Thursday Morning Links

This and that for your Thursday reading.

- Kelsey Piper writes about the U.S.' memory-holing of the successes of a vaccine program which resulted in exceptionally quick development and distribution of effective COVID vaccines (and should have set a precedent for future pandemic planning). 

- Dustin Cook and Mike Hager note that while Doug Ford tries to claim there's no alternative to turning surgeries into a profit center, B.C. is instead achieving actual improvements by investing its public health care system.
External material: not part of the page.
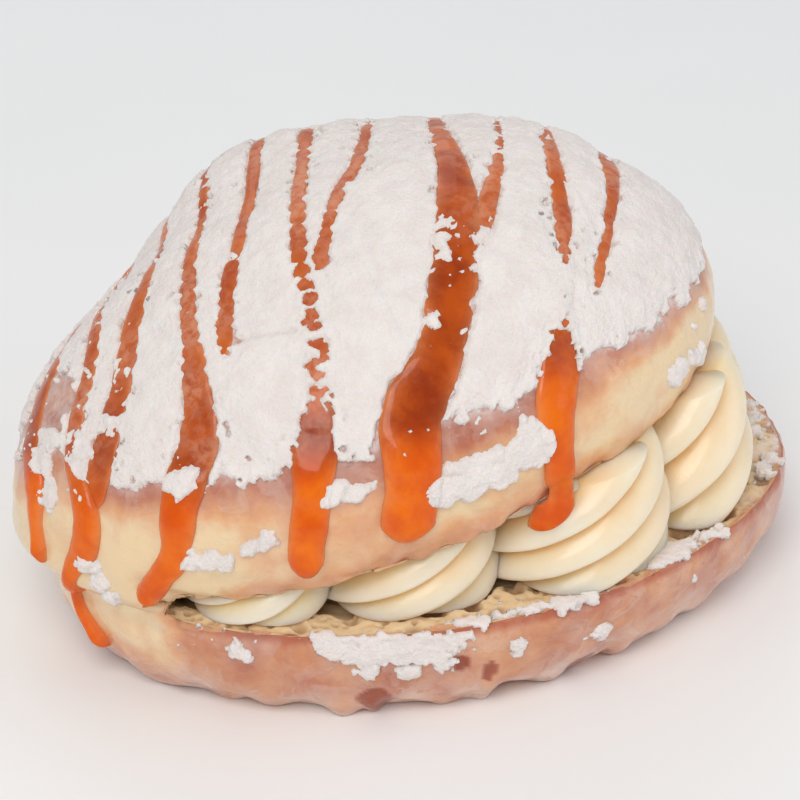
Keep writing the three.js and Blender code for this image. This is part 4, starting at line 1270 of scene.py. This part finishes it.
stage = {
    "floorSize": 3.0, "floor": tint(246, 246, 246), "floorLight": tint(250, 250, 250),
    "world": tint(240, 242, 245), "worldStrength": 0.51,
    # name, place in metres, size, power, colour
    "lamps": (("keyLamp", (-0.35, -0.5, 0.75), 0.5, 4.3, (1.0, 0.98, 0.95)),
              ("fillLamp", (0.75, -0.45, 0.45), 0.7, 1.6, (0.95, 0.97, 1.0)),
              ("rimLamp", (0.1, 0.75, 0.65), 0.6, 1.2, (1, 1, 1))),
    "lookAt": (0, 0, 0.03), "floorBlotches": (3.0, 0.3, 0.7),
}
view = {
    "azimuth": -21.74, "elevation": 30.0, "distance": 410.65, "targetX": 2.9, "targetZ": 28.65,
    "lens": 123.6, "sensor": 36, "near": 0.01, "shiftX": -0.02725, "shiftY": -0.00275,
}


# A pale floor under the doughnut.
def makeFloor():
    half = stage["floorSize"] / 2
    mesh = bpy.data.meshes.new("floor")
    corners = [(-half, -half, 0), (half, -half, 0), (half, half, 0), (-half, half, 0)]
    mesh.from_pydata(corners, [], [(0, 1, 2, 3)])
    floor = bpy.data.objects.new("floor", mesh)
    bpy.context.scene.collection.objects.link(floor)
    material, tree, shader, place = startMaterial("floorPaint", Roughness=0.8)
    tone = maskOf(tree, place, *stage["floorBlotches"])
    feed(tree, shader.inputs["Base Color"], mixColour(tree, tone, stage["floor"], stage["floorLight"]))
    mesh.materials.append(material)


# A square lamp of that size and power, at a place, turned to look at the doughnut.
def addLamp(name, place, size, power, colour):
    lamp = bpy.data.lights.new(name, "AREA")
    lamp.size, lamp.energy, lamp.color = size, power, colour
    holder = bpy.data.objects.new(name, lamp)
    holder.location = place
    holder.rotation_euler = lookAt(np.array(place), np.array(stage["lookAt"]))
    bpy.context.scene.collection.objects.link(holder)


# The turn of a camera or lamp at one point that looks at another, with no roll.
def lookAt(place, target):
    x, y, z = target - place
    return (np.arctan2(np.hypot(x, y), -z), 0, np.arctan2(y, x) - np.pi / 2)


# The camera at the photograph's angle: its distance back from the target along azimuth and elevation.
def makeCamera():
    a, e = np.radians(view["azimuth"]), np.radians(view["elevation"])
    back = np.array([np.sin(a) * np.cos(e), -np.cos(a) * np.cos(e), np.sin(e)])
    target = np.array([view["targetX"], 0, view["targetZ"]]) * mm
    place = target + back * view["distance"] * mm
    lens = bpy.data.cameras.new("camera")
    lens.lens, lens.sensor_width, lens.clip_start = view["lens"], view["sensor"], view["near"]
    lens.shift_x, lens.shift_y = view["shiftX"], view["shiftY"]
    camera = bpy.data.objects.new("camera", lens)
    camera.location = place
    camera.rotation_euler = lookAt(place, target)
    bpy.context.scene.collection.objects.link(camera)
    bpy.context.scene.camera = camera


# An even pale sky.
def makeWorld():
    world = bpy.data.worlds.new("studio")
    world.use_nodes = True
    sky = world.node_tree.nodes["Background"]
    sky.inputs["Color"].default_value = stage["world"]
    sky.inputs["Strength"].default_value = stage["worldStrength"]
    bpy.context.scene.world = world


bpy.context.scene.view_settings.view_transform = "Standard"
makeFloor()
makeWorld()
for lamp in stage["lamps"]:
    addLamp(*lamp)
makeCamera()
print("stage made")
And Ryan McGreal discusses how the structure of Canadian health care - including the concessions to profit-seeking baked in from the start - is facilitating the push to privatize. 

- Meanwhile, Richard Murphy points out that one-time lump sums being offered by the UK's Cons as a substitute for fair wages are intended only to lock workers into longer-term reductions in real pay. And Jeremy Appel writes about new CCPA research showing that the largest beneficiary of inflation in Canada has been the resource extraction section - which has seen massive windfall profits while passing virtually nothing along to workers. 

- Max Fawcett discusses how Danielle Smith is lying to Albertans about a just transition in order to keep public policy skewed toward the continued enrichment of oil and gas tycoons. And Hannah Ritchie points out the absurdity of spin attempting to justify continued reliance on dirty energy (and environmental destruction associated with its extraction) by complaining about the far lesser amount of mining required to supply clean alternatives. 

- Simon Enoch points out a couple of prime examples of Saskatchewan's corporate-owned politicians substituting meaningless words for policy which does anything to benefit people - including the Moe government's publicity blitz around the word "sustainable" in lieu of any plan to build an economy which is consistent with anything short of climate disaster. 

- Finally, Cat Zakrzewski, Cristiano Lima and Drew Harwell report on what the U.S. House of Representatives' January 6 committee learned about the actions of social media giants in allowing violent rhetoric to appease the alt-right.